# WHAT TO PRODUCE
Return the full listing exactly as it is written.

# SOURCE MATERIAL
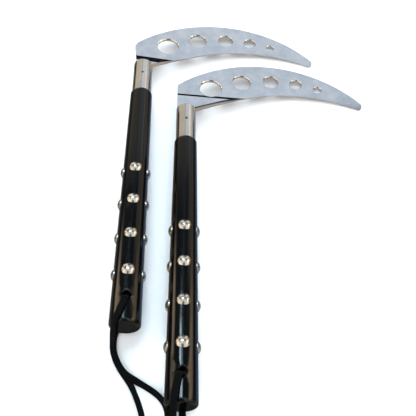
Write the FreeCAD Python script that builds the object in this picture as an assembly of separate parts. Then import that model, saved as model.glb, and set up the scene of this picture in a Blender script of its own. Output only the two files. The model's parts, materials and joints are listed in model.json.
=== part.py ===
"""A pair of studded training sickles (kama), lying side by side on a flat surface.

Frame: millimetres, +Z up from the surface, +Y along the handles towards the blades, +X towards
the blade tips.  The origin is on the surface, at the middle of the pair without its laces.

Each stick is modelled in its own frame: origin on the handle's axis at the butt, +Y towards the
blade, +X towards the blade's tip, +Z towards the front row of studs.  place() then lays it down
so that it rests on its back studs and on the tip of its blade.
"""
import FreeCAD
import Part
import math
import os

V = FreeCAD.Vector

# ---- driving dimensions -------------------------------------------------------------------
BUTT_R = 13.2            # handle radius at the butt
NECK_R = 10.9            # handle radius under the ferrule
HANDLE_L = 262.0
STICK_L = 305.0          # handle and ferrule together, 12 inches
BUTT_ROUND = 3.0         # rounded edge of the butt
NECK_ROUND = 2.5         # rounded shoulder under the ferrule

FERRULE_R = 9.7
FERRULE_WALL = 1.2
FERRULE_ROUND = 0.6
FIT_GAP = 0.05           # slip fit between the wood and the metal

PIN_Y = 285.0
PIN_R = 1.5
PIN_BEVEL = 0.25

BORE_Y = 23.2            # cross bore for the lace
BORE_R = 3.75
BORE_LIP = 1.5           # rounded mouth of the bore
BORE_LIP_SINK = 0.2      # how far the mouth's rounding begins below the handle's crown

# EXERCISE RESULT
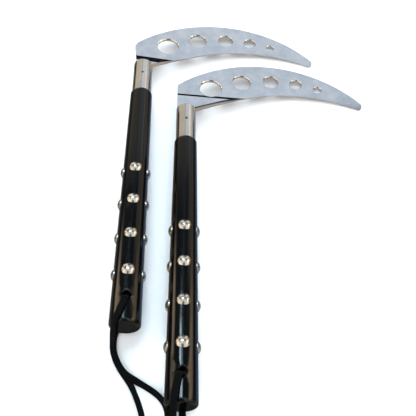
Write the FreeCAD Python script that builds the object in this picture as an assembly of separate parts. Then import that model, saved as model.glb, and set up the scene of this picture in a Blender script of its own. Output only the two files. The model's parts, materials and joints are listed in model.json.
=== part.py ===
"""A pair of studded training sickles (kama), lying side by side on a flat surface.

Frame: millimetres, +Z up from the surface, +Y along the handles towards the blades, +X towards
the blade tips.  The origin is on the surface, at the middle of the pair without its laces.

Each stick is modelled in its own frame: origin on the handle's axis at the butt, +Y towards the
blade, +X towards the blade's tip, +Z towards the front row of studs.  place() then lays it down
so that it rests on its back studs and on the tip of its blade.
"""
import FreeCAD
import Part
import math
import os

V = FreeCAD.Vector

# ---- driving dimensions -------------------------------------------------------------------
BUTT_R = 13.2            # handle radius at the butt
NECK_R = 10.9            # handle radius under the ferrule
HANDLE_L = 262.0
STICK_L = 305.0          # handle and ferrule together, 12 inches
BUTT_ROUND = 3.0         # rounded edge of the butt
NECK_ROUND = 2.5         # rounded shoulder under the ferrule

FERRULE_R = 9.7
FERRULE_WALL = 1.2
FERRULE_ROUND = 0.6
FIT_GAP = 0.05           # slip fit between the wood and the metal

PIN_Y = 285.0
PIN_R = 1.5
PIN_BEVEL = 0.25

BORE_Y = 23.2            # cross bore for the lace
BORE_R = 3.75
BORE_LIP = 1.5           # rounded mouth of the bore
BORE_LIP_SINK = 0.2      # how far the mouth's rounding begins below the handle's crown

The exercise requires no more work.